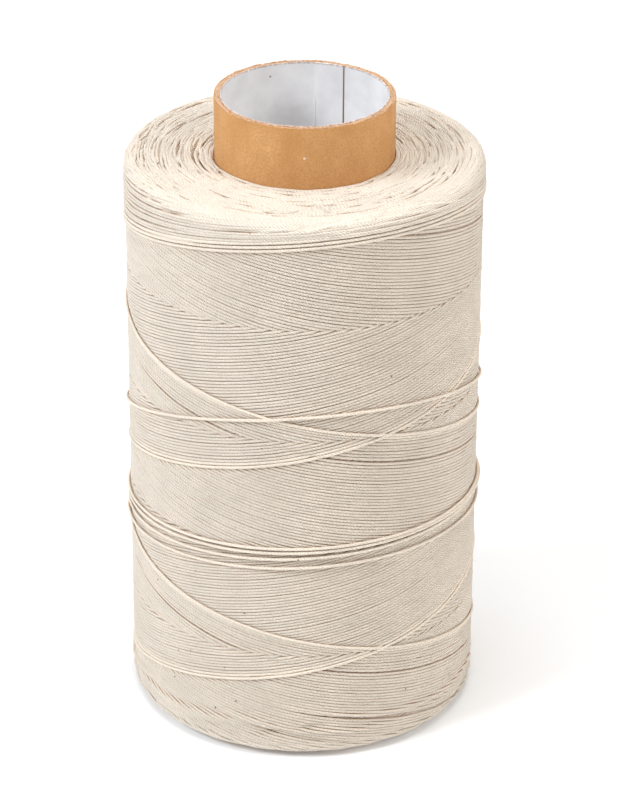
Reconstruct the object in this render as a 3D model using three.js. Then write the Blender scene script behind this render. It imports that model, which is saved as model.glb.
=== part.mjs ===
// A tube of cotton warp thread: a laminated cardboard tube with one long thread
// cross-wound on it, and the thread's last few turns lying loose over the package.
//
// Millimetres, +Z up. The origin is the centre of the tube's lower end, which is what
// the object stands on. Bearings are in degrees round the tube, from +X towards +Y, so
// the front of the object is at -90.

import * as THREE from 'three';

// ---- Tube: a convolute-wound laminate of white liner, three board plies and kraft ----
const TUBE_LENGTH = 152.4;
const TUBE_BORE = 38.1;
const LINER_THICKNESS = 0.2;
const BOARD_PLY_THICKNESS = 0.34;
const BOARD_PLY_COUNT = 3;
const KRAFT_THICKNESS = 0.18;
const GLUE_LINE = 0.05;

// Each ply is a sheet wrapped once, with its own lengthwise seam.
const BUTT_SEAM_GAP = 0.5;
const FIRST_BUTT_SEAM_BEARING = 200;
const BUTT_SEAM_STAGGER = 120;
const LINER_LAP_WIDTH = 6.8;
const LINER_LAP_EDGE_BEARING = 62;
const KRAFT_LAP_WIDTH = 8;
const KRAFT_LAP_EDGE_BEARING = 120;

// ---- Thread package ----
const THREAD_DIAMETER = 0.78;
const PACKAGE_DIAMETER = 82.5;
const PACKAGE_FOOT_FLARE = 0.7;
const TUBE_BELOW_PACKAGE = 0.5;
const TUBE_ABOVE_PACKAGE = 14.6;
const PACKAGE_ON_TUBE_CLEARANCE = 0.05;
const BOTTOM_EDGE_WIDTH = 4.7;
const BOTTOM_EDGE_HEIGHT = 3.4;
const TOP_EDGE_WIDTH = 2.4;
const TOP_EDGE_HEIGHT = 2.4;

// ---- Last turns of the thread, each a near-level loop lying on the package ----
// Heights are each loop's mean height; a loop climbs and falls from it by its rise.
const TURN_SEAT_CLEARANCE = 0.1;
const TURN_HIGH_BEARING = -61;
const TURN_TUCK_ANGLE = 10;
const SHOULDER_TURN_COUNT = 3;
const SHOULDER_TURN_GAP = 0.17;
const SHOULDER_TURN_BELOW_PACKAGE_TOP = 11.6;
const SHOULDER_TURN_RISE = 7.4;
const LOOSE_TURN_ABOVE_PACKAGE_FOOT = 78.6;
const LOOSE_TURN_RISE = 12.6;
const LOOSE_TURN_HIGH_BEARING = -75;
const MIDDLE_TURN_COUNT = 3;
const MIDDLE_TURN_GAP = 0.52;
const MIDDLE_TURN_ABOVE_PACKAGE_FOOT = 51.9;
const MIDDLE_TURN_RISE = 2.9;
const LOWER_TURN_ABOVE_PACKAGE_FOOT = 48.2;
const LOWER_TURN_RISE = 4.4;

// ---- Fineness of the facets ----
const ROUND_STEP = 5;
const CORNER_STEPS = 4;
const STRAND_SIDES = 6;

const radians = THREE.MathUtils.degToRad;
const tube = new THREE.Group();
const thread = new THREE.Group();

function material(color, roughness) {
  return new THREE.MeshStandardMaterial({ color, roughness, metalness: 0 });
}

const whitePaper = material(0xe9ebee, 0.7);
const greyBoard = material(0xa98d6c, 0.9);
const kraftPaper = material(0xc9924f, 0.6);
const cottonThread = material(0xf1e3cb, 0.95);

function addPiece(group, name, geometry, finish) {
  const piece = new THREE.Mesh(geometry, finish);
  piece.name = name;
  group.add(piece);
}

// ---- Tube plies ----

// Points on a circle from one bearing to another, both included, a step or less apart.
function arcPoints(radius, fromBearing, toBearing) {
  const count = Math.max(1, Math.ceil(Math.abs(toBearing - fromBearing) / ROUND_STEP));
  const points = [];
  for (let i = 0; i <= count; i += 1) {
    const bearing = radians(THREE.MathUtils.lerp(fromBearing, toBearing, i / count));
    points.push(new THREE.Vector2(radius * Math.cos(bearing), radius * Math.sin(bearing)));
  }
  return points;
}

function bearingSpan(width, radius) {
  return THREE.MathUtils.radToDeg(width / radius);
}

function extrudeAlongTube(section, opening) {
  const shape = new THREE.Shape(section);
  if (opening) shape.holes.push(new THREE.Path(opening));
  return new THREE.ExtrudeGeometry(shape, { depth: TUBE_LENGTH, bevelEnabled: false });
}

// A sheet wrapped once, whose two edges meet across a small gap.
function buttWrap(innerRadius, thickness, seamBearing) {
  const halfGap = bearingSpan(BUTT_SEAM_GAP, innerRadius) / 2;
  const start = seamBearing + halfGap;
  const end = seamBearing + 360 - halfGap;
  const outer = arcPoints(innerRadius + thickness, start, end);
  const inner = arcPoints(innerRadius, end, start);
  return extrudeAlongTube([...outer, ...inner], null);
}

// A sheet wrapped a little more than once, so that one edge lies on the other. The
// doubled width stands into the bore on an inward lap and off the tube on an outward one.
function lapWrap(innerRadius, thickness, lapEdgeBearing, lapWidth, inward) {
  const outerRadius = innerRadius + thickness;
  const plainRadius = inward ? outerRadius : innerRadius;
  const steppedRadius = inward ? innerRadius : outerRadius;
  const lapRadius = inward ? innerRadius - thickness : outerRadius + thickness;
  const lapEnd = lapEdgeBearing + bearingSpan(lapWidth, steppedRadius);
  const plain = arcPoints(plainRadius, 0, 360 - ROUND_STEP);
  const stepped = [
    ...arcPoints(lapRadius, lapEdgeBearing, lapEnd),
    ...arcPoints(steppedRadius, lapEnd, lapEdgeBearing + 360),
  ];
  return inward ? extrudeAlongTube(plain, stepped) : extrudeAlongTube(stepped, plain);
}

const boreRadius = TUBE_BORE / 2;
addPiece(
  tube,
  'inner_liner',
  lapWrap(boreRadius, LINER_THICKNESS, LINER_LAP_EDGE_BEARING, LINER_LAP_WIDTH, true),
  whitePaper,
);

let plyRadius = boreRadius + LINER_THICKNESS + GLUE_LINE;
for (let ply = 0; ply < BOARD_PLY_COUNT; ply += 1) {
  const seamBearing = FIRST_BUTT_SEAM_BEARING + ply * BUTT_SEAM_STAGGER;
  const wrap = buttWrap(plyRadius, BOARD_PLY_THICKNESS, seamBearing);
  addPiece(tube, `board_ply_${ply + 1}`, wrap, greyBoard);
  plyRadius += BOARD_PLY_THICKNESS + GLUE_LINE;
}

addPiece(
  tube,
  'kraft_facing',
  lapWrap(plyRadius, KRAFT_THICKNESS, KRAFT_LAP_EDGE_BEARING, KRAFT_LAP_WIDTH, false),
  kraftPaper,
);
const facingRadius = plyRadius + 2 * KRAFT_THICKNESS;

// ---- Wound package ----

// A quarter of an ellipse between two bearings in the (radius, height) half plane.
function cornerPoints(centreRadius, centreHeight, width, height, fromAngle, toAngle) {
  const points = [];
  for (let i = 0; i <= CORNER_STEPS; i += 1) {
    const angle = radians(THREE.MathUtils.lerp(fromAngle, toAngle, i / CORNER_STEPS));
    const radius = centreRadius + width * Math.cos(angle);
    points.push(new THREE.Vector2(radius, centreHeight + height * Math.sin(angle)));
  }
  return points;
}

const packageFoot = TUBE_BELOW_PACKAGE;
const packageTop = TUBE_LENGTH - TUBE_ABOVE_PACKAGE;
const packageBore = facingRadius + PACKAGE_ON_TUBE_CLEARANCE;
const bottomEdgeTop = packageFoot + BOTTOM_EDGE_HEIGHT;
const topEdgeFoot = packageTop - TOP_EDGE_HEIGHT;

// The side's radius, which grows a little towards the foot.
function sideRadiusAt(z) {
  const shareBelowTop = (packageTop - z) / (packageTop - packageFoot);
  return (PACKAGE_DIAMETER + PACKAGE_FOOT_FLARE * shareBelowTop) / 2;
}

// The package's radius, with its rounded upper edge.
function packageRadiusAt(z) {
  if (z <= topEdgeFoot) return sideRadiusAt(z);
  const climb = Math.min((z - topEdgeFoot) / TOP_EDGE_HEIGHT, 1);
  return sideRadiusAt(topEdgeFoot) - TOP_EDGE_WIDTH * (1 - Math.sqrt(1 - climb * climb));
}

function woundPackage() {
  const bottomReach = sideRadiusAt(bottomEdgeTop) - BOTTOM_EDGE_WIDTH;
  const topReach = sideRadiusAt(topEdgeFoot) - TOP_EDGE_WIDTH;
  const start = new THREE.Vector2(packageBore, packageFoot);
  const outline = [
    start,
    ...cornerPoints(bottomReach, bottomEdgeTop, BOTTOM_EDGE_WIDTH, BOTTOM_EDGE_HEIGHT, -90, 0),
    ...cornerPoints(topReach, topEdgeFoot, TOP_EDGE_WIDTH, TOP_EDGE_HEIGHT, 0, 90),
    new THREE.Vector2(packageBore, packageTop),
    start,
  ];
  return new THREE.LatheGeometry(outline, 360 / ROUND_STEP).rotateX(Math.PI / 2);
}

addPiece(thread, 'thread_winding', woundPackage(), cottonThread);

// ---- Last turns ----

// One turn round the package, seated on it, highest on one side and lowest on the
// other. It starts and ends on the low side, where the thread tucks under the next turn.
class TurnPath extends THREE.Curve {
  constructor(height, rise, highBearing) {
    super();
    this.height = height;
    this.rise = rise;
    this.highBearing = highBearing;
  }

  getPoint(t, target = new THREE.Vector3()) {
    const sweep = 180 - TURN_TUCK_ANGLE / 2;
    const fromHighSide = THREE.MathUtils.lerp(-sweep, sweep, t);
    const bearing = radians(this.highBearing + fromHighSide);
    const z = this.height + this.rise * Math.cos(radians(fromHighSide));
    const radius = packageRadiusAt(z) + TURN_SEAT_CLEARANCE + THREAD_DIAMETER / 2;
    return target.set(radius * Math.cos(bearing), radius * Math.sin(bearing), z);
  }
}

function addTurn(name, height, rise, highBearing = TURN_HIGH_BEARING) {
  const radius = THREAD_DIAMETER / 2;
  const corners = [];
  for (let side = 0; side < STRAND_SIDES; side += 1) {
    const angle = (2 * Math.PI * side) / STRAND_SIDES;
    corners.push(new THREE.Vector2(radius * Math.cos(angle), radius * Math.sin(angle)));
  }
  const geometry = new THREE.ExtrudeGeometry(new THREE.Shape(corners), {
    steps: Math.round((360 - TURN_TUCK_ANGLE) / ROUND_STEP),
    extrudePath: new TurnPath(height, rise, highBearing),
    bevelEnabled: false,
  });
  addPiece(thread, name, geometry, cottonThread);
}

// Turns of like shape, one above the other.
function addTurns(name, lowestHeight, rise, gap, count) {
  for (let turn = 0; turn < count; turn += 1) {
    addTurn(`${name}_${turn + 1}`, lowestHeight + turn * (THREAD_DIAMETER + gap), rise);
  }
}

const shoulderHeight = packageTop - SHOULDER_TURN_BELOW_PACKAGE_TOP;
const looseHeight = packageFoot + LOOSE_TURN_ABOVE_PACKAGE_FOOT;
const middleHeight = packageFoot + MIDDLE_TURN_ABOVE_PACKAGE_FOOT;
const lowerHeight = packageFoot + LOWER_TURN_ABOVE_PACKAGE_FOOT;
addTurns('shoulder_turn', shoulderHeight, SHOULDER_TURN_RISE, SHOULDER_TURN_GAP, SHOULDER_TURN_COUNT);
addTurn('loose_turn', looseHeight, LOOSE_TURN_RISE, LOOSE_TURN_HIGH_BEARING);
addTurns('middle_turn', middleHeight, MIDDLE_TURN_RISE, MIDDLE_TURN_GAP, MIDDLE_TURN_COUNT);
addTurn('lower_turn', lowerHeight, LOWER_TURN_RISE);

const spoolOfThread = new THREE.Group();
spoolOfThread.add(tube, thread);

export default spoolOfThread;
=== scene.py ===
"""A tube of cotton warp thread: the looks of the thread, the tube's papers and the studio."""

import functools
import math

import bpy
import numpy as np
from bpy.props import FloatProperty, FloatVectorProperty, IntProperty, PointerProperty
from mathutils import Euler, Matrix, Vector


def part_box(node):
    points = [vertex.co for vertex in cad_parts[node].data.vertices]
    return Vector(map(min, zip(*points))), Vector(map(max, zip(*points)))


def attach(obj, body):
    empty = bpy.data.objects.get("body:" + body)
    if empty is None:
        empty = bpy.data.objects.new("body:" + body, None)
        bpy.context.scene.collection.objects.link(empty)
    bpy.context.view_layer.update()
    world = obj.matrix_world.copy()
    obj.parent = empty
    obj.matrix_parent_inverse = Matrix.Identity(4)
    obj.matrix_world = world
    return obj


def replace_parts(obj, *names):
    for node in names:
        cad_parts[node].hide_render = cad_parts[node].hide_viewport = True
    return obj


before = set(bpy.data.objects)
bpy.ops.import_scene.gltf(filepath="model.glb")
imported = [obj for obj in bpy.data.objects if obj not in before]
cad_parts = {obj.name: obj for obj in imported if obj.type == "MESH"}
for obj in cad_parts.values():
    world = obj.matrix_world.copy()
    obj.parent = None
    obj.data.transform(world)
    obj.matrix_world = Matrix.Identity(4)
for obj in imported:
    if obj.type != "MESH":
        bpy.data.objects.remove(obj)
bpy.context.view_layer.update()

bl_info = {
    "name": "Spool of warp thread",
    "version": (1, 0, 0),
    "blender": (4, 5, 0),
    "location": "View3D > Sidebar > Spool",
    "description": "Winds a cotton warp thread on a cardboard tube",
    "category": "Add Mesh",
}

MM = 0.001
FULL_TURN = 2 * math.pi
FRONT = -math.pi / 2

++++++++

**What you need to do**
Return, unchanged, each line from the line containing "obj.matrix_parent_inverse = Matrix.Identity(4)" through the last line of the material.

**Exercise solution**
    obj.matrix_parent_inverse = Matrix.Identity(4)
    obj.matrix_world = world
    return obj


def replace_parts(obj, *names):
    for node in names:
        cad_parts[node].hide_render = cad_parts[node].hide_viewport = True
    return obj


before = set(bpy.data.objects)
bpy.ops.import_scene.gltf(filepath="model.glb")
imported = [obj for obj in bpy.data.objects if obj not in before]
cad_parts = {obj.name: obj for obj in imported if obj.type == "MESH"}
for obj in cad_parts.values():
    world = obj.matrix_world.copy()
    obj.parent = None
    obj.data.transform(world)
    obj.matrix_world = Matrix.Identity(4)
for obj in imported:
    if obj.type != "MESH":
        bpy.data.objects.remove(obj)
bpy.context.view_layer.update()

bl_info = {
    "name": "Spool of warp thread",
    "version": (1, 0, 0),
    "blender": (4, 5, 0),
    "location": "View3D > Sidebar > Spool",
    "description": "Winds a cotton warp thread on a cardboard tube",
    "category": "Add Mesh",
}

MM = 0.001
FULL_TURN = 2 * math.pi
FRONT = -math.pi / 2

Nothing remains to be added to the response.